Mr Le Maire said that these measures will be included in the state’s next budget, called the Loi de finances, which is set out every autumn.
This comes after a report was published yesterday (May 30) in Le Parisien, stating that tariffs would increase by up to 8% in 2023 in order to compensate electricity and gas suppliers for a year spent selling energy for less than they paid to buy it, in order to ensure that customers benefited from the state’s bouclier tarifaire.
Read more:French energy tariff freeze: public may face rises of 8% next year
This bouclier tarifaire (shield against tariff increases) was introduced in September 2021 and will stay in place until the end of this year. So far, it has meant that electricity rates have been capped at a 4% rise – rather than 44.5% – and regulated gas tariffs have been frozen rather than increasing by 60%, Mr Le Maire said.
Mr Le Maire had already stated on January 14: “There will be no tariff ‘catch up’ causing a new price rise in 2023. It will be the state and EDF who will absorb the cost of this measure.”
However, a recent review from the independent energy authority Commission de régulation de l’énergie (CRE) states that additional funding will be required to pay for the price caps, and fears were raised that consumers would have to shoulder some of the cost.
This was met with criticism from opposition parties, with Marine Le Pen of the far-right Rassemblement National tweeting: “An 8% rise in electricity prices is indeed planned by the government. I had warned the French people that Emmanuel Macron was lying to them and would increase their bills after the elections.
“It will be the same for gas and fuel. Only RN MPs will protect you from this racket.”

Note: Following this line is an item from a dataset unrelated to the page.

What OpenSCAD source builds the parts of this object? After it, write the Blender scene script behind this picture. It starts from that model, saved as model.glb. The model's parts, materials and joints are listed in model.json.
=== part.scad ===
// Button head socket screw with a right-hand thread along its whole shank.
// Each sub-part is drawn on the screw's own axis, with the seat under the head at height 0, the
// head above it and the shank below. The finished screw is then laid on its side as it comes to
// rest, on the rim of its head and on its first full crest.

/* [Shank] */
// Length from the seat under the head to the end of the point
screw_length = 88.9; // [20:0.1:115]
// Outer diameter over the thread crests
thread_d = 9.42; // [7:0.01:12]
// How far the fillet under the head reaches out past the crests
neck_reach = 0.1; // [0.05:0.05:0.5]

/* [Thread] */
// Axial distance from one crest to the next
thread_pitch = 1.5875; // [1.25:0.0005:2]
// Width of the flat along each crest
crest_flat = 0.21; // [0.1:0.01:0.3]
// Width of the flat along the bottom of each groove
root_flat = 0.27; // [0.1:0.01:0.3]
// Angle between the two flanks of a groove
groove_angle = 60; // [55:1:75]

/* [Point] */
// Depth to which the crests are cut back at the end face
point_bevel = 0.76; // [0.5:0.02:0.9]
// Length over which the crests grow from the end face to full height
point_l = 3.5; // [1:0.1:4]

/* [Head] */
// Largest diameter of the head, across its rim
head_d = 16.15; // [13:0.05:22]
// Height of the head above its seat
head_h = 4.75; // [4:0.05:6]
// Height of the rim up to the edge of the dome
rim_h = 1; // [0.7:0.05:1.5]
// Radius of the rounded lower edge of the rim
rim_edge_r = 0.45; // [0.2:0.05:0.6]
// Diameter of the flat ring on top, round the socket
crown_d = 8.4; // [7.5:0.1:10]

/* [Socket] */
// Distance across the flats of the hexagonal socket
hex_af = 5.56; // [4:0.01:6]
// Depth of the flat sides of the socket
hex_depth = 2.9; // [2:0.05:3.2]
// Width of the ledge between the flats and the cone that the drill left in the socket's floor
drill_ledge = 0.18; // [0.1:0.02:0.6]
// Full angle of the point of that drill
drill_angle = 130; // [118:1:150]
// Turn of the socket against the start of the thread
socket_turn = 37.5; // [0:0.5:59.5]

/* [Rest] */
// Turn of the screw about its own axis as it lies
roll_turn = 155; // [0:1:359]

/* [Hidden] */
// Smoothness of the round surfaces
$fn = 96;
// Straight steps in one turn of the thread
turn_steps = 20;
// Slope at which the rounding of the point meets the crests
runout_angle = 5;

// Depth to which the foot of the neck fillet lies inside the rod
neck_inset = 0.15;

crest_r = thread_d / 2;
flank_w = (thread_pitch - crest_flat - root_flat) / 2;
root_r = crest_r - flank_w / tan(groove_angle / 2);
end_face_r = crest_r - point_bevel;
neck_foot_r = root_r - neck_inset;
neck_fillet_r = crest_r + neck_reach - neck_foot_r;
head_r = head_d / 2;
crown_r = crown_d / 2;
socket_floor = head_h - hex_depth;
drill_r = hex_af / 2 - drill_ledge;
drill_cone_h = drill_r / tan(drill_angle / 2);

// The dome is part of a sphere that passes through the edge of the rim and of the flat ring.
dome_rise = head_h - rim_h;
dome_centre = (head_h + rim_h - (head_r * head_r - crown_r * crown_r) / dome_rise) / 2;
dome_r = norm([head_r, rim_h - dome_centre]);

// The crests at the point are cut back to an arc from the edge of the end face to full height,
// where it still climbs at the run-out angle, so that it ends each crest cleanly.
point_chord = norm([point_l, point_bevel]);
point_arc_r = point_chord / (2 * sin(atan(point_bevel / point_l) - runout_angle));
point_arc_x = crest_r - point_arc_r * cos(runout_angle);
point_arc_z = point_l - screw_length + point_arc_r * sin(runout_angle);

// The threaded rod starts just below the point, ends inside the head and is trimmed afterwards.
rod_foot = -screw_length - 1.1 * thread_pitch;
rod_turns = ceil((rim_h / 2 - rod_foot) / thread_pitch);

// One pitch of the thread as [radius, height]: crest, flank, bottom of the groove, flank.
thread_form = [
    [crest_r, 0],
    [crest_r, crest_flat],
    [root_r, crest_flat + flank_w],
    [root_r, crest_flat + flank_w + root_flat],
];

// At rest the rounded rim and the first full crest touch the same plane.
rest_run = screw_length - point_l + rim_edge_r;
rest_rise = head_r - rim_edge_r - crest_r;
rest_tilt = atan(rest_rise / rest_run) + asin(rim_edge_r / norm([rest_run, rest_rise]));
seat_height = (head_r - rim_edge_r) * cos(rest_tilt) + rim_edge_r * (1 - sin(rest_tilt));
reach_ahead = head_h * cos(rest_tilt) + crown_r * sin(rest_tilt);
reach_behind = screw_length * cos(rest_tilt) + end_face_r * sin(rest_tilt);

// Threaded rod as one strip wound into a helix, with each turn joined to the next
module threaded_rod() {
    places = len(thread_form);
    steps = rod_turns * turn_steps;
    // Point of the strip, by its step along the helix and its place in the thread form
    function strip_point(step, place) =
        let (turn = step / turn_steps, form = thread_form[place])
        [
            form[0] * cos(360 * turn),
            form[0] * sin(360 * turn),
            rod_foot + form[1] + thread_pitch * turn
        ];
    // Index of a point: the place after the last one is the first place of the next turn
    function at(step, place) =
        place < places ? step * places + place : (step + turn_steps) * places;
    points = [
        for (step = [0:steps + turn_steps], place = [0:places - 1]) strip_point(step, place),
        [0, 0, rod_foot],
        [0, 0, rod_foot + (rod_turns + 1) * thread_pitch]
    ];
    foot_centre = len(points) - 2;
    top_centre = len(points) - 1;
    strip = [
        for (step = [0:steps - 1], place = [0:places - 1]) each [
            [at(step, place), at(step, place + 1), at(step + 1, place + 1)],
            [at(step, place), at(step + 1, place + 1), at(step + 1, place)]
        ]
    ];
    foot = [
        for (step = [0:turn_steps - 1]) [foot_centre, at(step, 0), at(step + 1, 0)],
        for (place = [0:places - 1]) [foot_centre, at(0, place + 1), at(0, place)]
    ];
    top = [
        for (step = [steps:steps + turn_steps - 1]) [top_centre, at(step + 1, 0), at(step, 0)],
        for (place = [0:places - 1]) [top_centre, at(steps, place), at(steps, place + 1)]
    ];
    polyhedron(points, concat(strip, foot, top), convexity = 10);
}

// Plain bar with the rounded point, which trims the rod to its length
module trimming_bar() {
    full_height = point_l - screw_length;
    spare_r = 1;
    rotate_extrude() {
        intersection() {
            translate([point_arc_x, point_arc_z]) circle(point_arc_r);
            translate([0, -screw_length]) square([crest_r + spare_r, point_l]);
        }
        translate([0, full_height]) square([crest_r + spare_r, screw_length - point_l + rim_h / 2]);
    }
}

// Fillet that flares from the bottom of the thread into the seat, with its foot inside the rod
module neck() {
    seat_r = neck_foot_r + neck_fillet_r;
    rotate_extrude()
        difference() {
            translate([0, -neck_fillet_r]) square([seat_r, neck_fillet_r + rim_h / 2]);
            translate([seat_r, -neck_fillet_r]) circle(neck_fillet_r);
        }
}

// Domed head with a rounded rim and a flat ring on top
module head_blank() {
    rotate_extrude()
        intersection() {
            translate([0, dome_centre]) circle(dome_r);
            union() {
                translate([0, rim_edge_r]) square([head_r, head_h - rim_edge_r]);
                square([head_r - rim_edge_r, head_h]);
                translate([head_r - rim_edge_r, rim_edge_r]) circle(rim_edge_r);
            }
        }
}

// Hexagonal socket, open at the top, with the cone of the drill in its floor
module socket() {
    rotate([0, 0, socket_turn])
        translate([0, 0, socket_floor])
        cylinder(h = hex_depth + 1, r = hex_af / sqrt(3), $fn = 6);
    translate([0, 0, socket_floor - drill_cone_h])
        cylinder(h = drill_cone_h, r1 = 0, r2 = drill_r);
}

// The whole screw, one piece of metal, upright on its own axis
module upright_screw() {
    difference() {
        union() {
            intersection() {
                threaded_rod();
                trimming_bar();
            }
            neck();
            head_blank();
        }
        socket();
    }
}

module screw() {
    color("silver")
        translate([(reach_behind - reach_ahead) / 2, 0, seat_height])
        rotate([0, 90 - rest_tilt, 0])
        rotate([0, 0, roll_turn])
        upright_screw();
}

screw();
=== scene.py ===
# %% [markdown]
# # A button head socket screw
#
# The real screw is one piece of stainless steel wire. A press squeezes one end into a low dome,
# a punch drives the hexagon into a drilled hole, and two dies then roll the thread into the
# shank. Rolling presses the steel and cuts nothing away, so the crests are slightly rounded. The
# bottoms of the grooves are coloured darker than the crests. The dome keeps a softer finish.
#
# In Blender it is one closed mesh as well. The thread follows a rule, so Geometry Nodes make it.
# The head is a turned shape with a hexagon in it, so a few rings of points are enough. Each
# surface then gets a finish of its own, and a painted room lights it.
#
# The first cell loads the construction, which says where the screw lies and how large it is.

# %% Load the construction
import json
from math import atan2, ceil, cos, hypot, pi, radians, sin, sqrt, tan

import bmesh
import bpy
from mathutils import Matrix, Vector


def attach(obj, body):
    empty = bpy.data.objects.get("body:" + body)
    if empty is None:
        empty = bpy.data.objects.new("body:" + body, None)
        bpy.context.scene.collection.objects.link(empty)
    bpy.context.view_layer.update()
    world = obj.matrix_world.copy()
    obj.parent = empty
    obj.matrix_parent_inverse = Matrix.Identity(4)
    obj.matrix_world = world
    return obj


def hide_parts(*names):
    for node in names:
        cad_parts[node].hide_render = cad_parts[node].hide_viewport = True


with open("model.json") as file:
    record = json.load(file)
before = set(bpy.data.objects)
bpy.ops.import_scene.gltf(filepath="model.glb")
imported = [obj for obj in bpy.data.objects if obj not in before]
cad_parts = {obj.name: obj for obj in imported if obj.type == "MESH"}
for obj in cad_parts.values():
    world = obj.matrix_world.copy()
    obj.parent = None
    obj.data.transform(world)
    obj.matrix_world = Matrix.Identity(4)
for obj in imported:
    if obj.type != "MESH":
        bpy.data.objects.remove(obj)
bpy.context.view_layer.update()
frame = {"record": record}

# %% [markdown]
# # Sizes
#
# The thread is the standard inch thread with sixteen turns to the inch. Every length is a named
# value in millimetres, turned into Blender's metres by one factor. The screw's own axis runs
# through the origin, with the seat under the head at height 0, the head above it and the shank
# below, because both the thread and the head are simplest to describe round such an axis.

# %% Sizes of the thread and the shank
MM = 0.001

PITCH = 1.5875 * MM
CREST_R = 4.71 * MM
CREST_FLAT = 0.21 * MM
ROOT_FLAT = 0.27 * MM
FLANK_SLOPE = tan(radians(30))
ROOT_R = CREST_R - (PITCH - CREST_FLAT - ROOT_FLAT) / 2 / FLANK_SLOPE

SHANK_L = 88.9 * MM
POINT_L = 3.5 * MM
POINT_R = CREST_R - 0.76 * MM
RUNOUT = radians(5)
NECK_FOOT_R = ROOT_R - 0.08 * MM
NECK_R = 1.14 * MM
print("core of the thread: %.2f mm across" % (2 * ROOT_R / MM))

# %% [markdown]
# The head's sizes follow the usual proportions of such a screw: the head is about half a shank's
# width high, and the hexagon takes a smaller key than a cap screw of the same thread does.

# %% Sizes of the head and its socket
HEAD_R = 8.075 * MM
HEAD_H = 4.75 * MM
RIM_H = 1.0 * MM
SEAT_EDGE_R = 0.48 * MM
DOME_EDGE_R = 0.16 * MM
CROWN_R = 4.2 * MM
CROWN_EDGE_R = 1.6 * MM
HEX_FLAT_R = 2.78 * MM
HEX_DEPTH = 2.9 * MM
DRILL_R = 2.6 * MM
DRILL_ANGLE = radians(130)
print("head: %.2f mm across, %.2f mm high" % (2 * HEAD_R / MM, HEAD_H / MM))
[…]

During yesterday’s press conference, Mr Le Maire said: “We are in an election period and some people seize the smallest opportunity to create doubts and worries in the minds of our compatriots. I am here to reassure them.
“A commitment was made by the government to freeze gas prices and cap electricity prices. This commitment will be fulfilled.”

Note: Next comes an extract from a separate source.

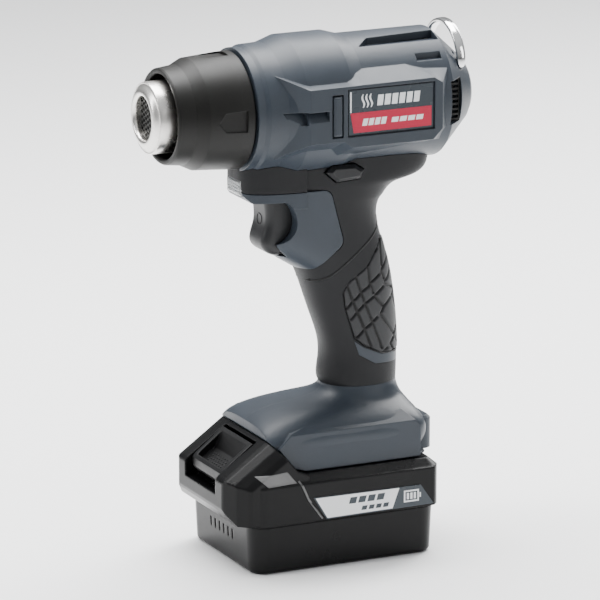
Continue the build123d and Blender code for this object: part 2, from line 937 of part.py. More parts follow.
with BuildPart() as trigger_switch:
    add(slab(SWITCH_FRONT, 19.0, -9.0, 9.0, 152.0, 176.0))
    plunger_bore = Plane.YZ.offset(SWITCH_FRONT)
    with BuildSketch(plunger_bore):
        with Locations((0, 165.0)):
            Circle(PLUNGER_RADIUS + 0.3)
    extrude(amount=9.0, mode=Mode.SUBTRACT)
    for y in (-5.0, 5.0):
        add(slab(6.0, 9.0, y - 1.5, y + 1.5, 146.0, 152.0))
save(trigger_switch, "trigger_switch")

with BuildPart() as lock_button:
    near_head = side_prism(LOCK_OUTLINE, -21.4, -16.2)
    far_head = side_prism(LOCK_OUTLINE, 12.3, 17.3)
    add(near_head)
    chamfer(lock_button.faces().sort_by(Axis.Y)[0].edges(), 1.8)
    add(far_head)
    add(slab(4.0, 12.2, -16.4, 12.5, 187.8, 192.2))
save(lock_button, "lock_button")

with BuildPart() as led_lens:
    add(slab(-42.3, -37.0, -7.4, 7.4, 182.3, 189.7))
    chamfer(led_lens.faces().sort_by(Axis.X)[0].edges(), 0.8)
save(led_lens, "led_lens")

with BuildPart() as led_board:
    add(slab(-36.8, -35.4, -8.6, 8.6, 181.3, 190.7))
    add(slab(-37.0, -36.8, -2.0, 2.0, 184.0, 188.0))
save(led_board, "led_board")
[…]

France’s legislative elections, in which the country’s MPs are elected, will be held on June 12 and 19.
So far, the bouclier tarifaire is estimated to have cost the state approximately €8billion to cap electricity prices and €6.5billion for gas.
Electricity and gas prices have been increasing over a longer period of time than the government anticipated, as the war in Ukraine contributes to instability on the global market.
Mr Le Maire said that it would cost the state a further €2billion to make sure that consumers were not impacted negatively by the need to reimburse suppliers for their boucliers tarifaires next year.